Psychoanalytical and psychodynamic therapies

Written by Kate Norris
Kate Norris
Counselling Directory Content Team

Last updated 1st March 2024 | Next update due 1st March 2027

Psychoanalytical and psychodynamic therapies look at how your unconscious thoughts and perceptions developed throughout your childhood, and how this may affect your current behaviour and thoughts.

Unlike other forms of therapy, these aim to help create deep-seated change in your emotional development. Helping you to understand and resolve your problems by increasing your awareness of your inner self and how this can influence your relationships, a number of different psychoanalytic and psychodynamic therapies are available.


What therapies are available?

Dynamic interpersonal therapy

Dynamic interpersonal therapy (often referred to as DIT) is a type of interpersonal therapy, meaning it looks at the way we relate to others (and how this affects the way we see ourselves).

Jungian therapy

Jungian psychotherapy is a specific branch of psychodynamic therapy that works from the theories of Carl Jung, considered to be one of the forefathers of psychology.

Psychoanalysis

Psychoanalysis was developed by Sigmund Freud and focuses on an individual's unconscious, deep-rooted thoughts that often stem from childhood. Through free associations, dreams or fantasies, clients can learn how to interpret deeply buried memories or experiences that may be causing them distress.

Psychoanalytic therapy

Based on psychoanalysis, psychoanalytic therapy also focuses on how an individual's unconscious thoughts are influencing them. However, psychoanalytic therapy is usually less intensive than psychoanalysis.

Psychodynamic therapy

Psychodynamic therapy evolved from psychoanalytic therapy and seeks to discover how unconscious thoughts affect current behaviour. Psychodynamic therapy usually focuses on more immediate problems and attempts to provide a quicker solution.


Who can benefit?

These types of therapies can be especially helpful for those looking to resolve issues from their past. Instead of addressing a set of symptoms, psychoanalytical and psychodynamic therapy focuses on the individual’s personality, exploring the motivations and reasons behind specific characteristics and recurring difficulties they may be experiencing in day-to-day life.

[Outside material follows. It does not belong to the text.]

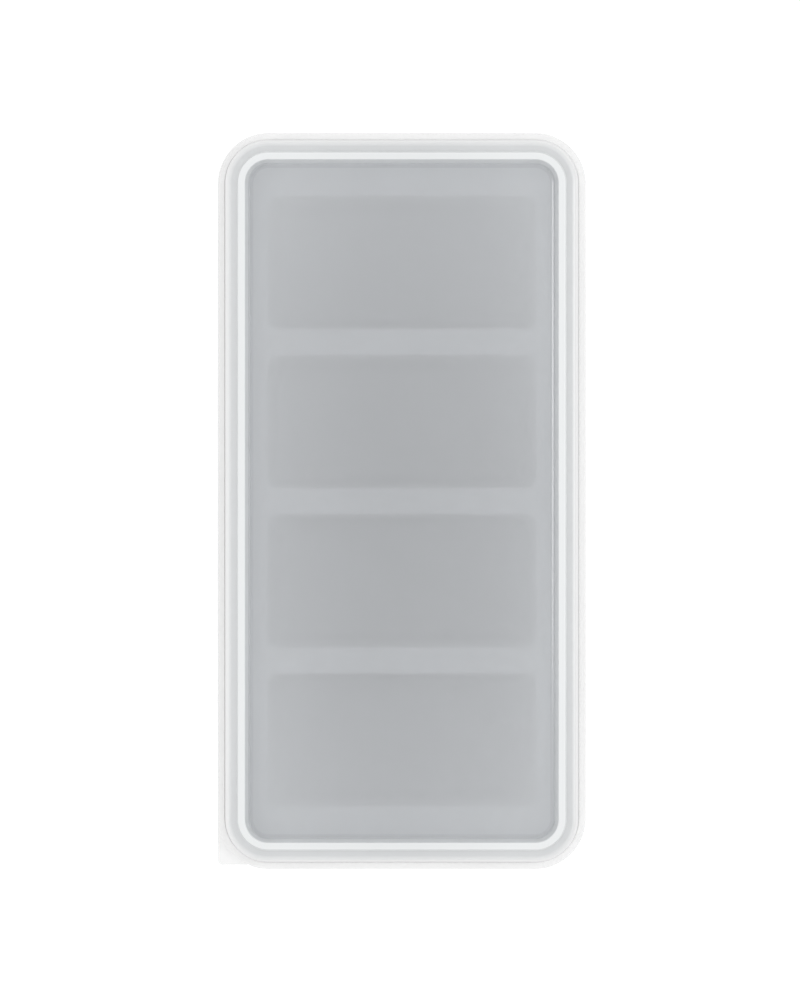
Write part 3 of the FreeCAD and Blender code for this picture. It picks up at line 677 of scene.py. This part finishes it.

Psychoanalytic psychotherapy can be especially helpful and effective for people who feel they have had long-standing bouts or periods of depression, sometimes going back to childhood experiences and trauma, and who want a bit of time to explore this, in order to move on with their lives.

- Psychotherapist Helen Swords (MA, UKCP Reg) in Depression: an unwelcome visitor who will not leave.

When is it used, and what can it help with?

Psychodynamic therapy is primarily used to help treat serious psychological disorders, depression, and to help those who feel like they may have lost meaning in their lives (or are having trouble with personal relationships). It has also been found to be effective in helping with social anxiety disorders, addiction, and eating disorders.

If you are experiencing emotional struggles, have experienced emotional trauma, exhibit self-destructive behaviour patterns, have ongoing relationship issues, or have a personality disorder, psychoanalytic therapy may be able to help.